Thursday, October 14, 2004

Getting Lieber and Olerud: More Bucks than Brains

Looking through the New York Post this morning, the articles were full of praise for Brian Cashman as his "little" moves in getting Lieber and Olerud paid off big last night. Kevin Kernan made Cashman out to be the next Billy Beane. Well, let's take a closer look at these moves and see why the guy doesn't deserve any credit.
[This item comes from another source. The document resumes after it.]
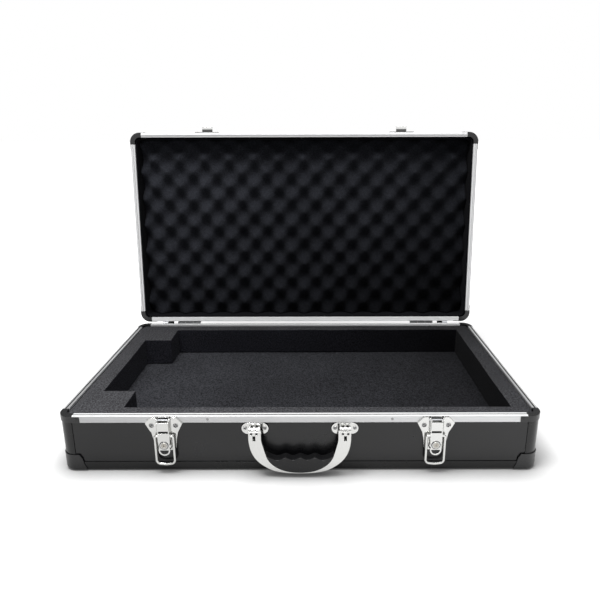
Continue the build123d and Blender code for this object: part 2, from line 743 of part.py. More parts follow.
# ================================================================== rear feet
def rear_feet(height):
    """Tapered feet on the back wall, sunk in the middle for a screw head."""
    for along in (-FOOT_X, FOOT_X):
        with BuildSketch(BACK.offset(-PANEL_OUTER + GAP)) as disc:
            with Locations((along, height)):
                Circle(FOOT_R)
        extrude(disc.sketch, amount=FOOT_LENGTH, taper=FOOT_TAPER)
        tip = FOOT_LENGTH - PANEL_OUTER + GAP
        rod(BACK, (along, height), FOOT_SINK_R, tip - FOOT_SINK, tip, Mode.SUBTRACT)
        rod(BACK, (along, height), RIVET_HOLE_R, -PANEL_OUTER, tip, Mode.SUBTRACT)


def foot_screws(height):
    """Cross-head screws that hold the feet to the wall panel."""
    seat = FOOT_LENGTH - PANEL_OUTER + GAP - FOOT_SINK
    top = seat + SCREW_HEAD_T
    for along in (-FOOT_X, FOOT_X):
        rod(BACK, (along, height), SCREW_HEAD_R, seat, top)
        rod(BACK, (along, height), RIVET_SHANK_R, -PANEL_INNER, seat)
        for cross in ((CROSS_LENGTH, CROSS_WIDTH), (CROSS_WIDTH, CROSS_LENGTH)):
            slab(BACK, (along, height), cross, top - CROSS_DEPTH, top, Mode.SUBTRACT)


with BuildPart() as tray_feet:
    rear_feet(FOOT_Z)
save(tray_feet.part, "tray_rear_feet")

with BuildPart() as tray_foot_screws:
    foot_screws(FOOT_Z)
save(tray_foot_screws.part, "tray_foot_screws")

with BuildPart() as lid_feet:
    rear_feet(LID_FOOT_Z)
save_lid(lid_feet.part, "lid_rear_feet")

with BuildPart() as lid_foot_screws:
    foot_screws(LID_FOOT_Z)
save_lid(lid_foot_screws.part, "lid_foot_screws")

# ================================================================== latch base plates
PLATE_OUTLINE = [
    (-17.7, 86.5),
    (-26.3, 77.5),
    (-18.5, 62.0),
    (-16.5, 52.0),
    (-15.0, 38.0),
    (-10.0, 34.5),
    (10.0, 34.5),
    (15.0, 38.0),
    (16.5, 52.0),
    (18.5, 62.0),
    (26.3, 77.5),
    (17.7, 86.5),
]
PLATE_ROUNDS = (2.0, 2.5, 6.0, 8.0, 4.0, 4.0, 4.0, 4.0, 8.0, 6.0, 2.5, 2.0)
SHOULDER_OUTLINE = [(10.3, 86.3), (17.6, 86.3), (25.8, 77.5), (19.0, 64.8), (15.4, 62.4), (10.3, 66.0)]
SHOULDER_ROUND = 1.8
with BuildPart() as latch_plates:
    for centre in (-LATCH_X, LATCH_X):
        with BuildSketch(FRONT.offset(GAP)) as plate_face:
            with BuildLine() as plate_edge:
                FilletPolyline(
                    *[(centre + x, z) for x, z in PLATE_OUTLINE], radius=PLATE_ROUNDS, close=True
                )
            make_face(plate_edge.edges())
        extrude(plate_face.sketch, amount=PLATE_THICK)
        for side in (-1, 1):
            with BuildSketch(FRONT.offset(GAP + PLATE_THICK)) as shoulder_face:
                with BuildLine() as shoulder_edge:
                    FilletPolyline(
                        *[(centre + side * x, z) for x, z in SHOULDER_OUTLINE],
                        radius=SHOULDER_ROUND,
                        close=True,
                    )
                make_face(shoulder_edge.edges())
            extrude(shoulder_face.sketch, amount=SHOULDER_THICK)
            well = (centre + side * PLATE_RIVET_X, PLATE_RIVET_Z)
            well_floor = GAP + PLATE_THICK
            rod(FRONT, well, SHOULDER_WELL_R, well_floor, well_floor + SHOULDER_THICK, Mode.SUBTRACT)
            ear_low = centre + side * (EAR_INNER + EAR_THICK / 2) - EAR_THICK / 2
            ear(ear_low, ear_low + EAR_THICK, LEVER_PIVOT_OUT, LEVER_PIVOT_Z, EAR_R)
        pin_hole = (-HALF_D - LEVER_PIVOT_OUT, LEVER_PIVOT_Z, LEVER_PIN_R + PIN_FIT, Mode.SUBTRACT)
        cross_rod(centre - BORE_HALF, centre + BORE_HALF, *pin_hole)
    for hole in LATCH_HOLES:
        rod(FRONT, hole, RIVET_HOLE_R, 0, OVERCUT, Mode.SUBTRACT)
save(latch_plates.part, "latch_base_plates")

with BuildPart() as latch_rivets:
    for hole in LATCH_HOLES:
        rivet(FRONT, hole, PLATE_THICK + GAP, -PANEL_INNER)
save(latch_rivets.part, "latch_rivets")

with BuildPart() as lever_pins:
    for centre in (-LATCH_X, LATCH_X):
        pin_y = -HALF_D - LEVER_PIVOT_OUT
        pin_ends = (centre - LEVER_PIN_HALF, centre + LEVER_PIN_HALF)
        cross_rod(*pin_ends, pin_y, LEVER_PIVOT_Z, LEVER_PIN_R)
save(lever_pins.part, "latch_pivot_pins")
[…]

In early 2003, when the Yanks signed Lieber, they already had Clemens, Mussina, Pettitte, Wells, Contreras, Hitchcock, and Jeff Weaver as potential starters (for a total of $53 million- more than other teams' whole payrolls). So Lieber was basically a #8 starter. And even if you want to say that the Yanks knew Clemens wasn't coming back, so that makes him #7. (I don't think anyone expected Pettitte to leave at that point.) Basically, the Yankees were gambling on $3 million that the guy would pitch effectively in '04 after Tommy John surgery.
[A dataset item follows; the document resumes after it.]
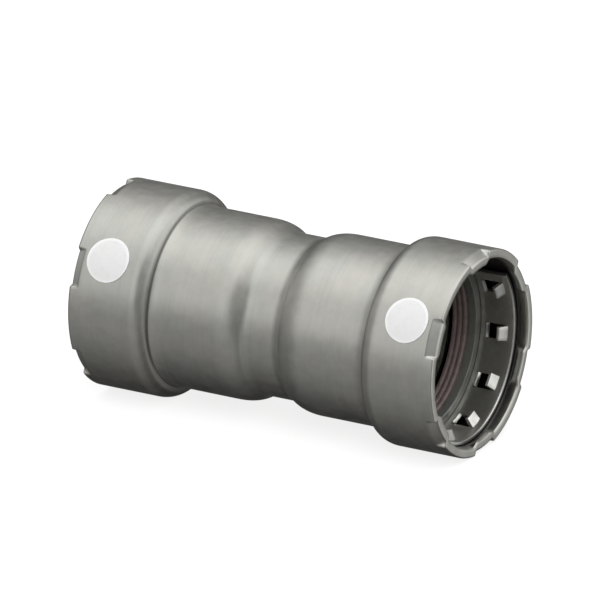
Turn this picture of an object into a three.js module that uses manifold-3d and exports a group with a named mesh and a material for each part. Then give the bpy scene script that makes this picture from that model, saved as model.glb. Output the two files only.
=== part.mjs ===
// Straight press coupling for 1 1/4 inch (42.4 mm) steel pipe.
//
// X runs along the pipe axis, Z is up, and the origin is on the axis halfway between the two ends. The
// coupling lies on its two collars. All lengths are millimetres and all angles are degrees. An angle around
// the axis is counted from +Y towards +Z.

import Module from "manifold-3d";
import * as THREE from "three";
import { mergeVertices } from "three/addons/utils/BufferGeometryUtils.js";

const wasm = await Module();
wasm.setup();

// Driving dimensions.
const PIPE_RADIUS = 21.2;
const SOCKET_CLEARANCE = 0.5;
const WALL = 2.7;
const COLLAR_RADIUS = 28;
const HALF_LENGTH = 54.7;
const NECK_RADIUS = 21.95;
const PIPE_STOP = 8.5;
const COLLAR_START = 32.2;

// Sizes that follow from them.
const SOCKET_RADIUS = PIPE_RADIUS + SOCKET_CLEARANCE;
const TUBE_RADIUS = SOCKET_RADIUS + WALL;
const CHAMBER_RADIUS = COLLAR_RADIUS - WALL;
const STOP_RADIUS = NECK_RADIUS - WALL;
const CHAMBER_START = COLLAR_START + 1.2;

// The rim of each collar is pressed inwards at six places, which keeps the grip ring in.
const CRIMP_COUNT = 6;
const CRIMP_PHASE = 33.4;
const CRIMP_WIDTH = 22.3;
const CRIMP_STEP = 1.6;
const CRIMP_LENGTH = 2.8;
const CRIMP_DEPTH = 1.4;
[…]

How many teams can afford to gamble on a potential #7 starter? The Royals and Brewers wish they could give that kind of money to their #3 starter, let alone a backup-backup! The A's can barely afford Hudson, Mulder, and Zito. They can't spend on an "insurance plan" like Lieber. So signing Leiber was more about Cashman having money to burn than anything else.

If anything, the fact that Leiber has gone from the #7 man to #2 just tells you how the Yanks' rotation has gone from very deep to very thin in less than two years. Nice going, Cashman.

As for Olerud, the guy rejected a chance to play for the Giants, telling them he wanted to hang it up. But when the Yankees called, he was ready to go. Kinda like Hideki Irabu all over again.

Besides, guys like Olerud and Cairo do well in the Yankee lineup because they get pitches to hit. If you walk these guys, you'll end up facing Jeter and A-Rod. When Olerud was on Seattle, who'd you have to worry about after, Bucky Jacobsen? So there you've got nothing to lose by pitching more carefully around guys like Olerud. And with more runners on base in New York and more pressure on the pitcher, Olerud does much better than he did in Seattle.

So ultimately, it's more about the big money boppers than the little guys.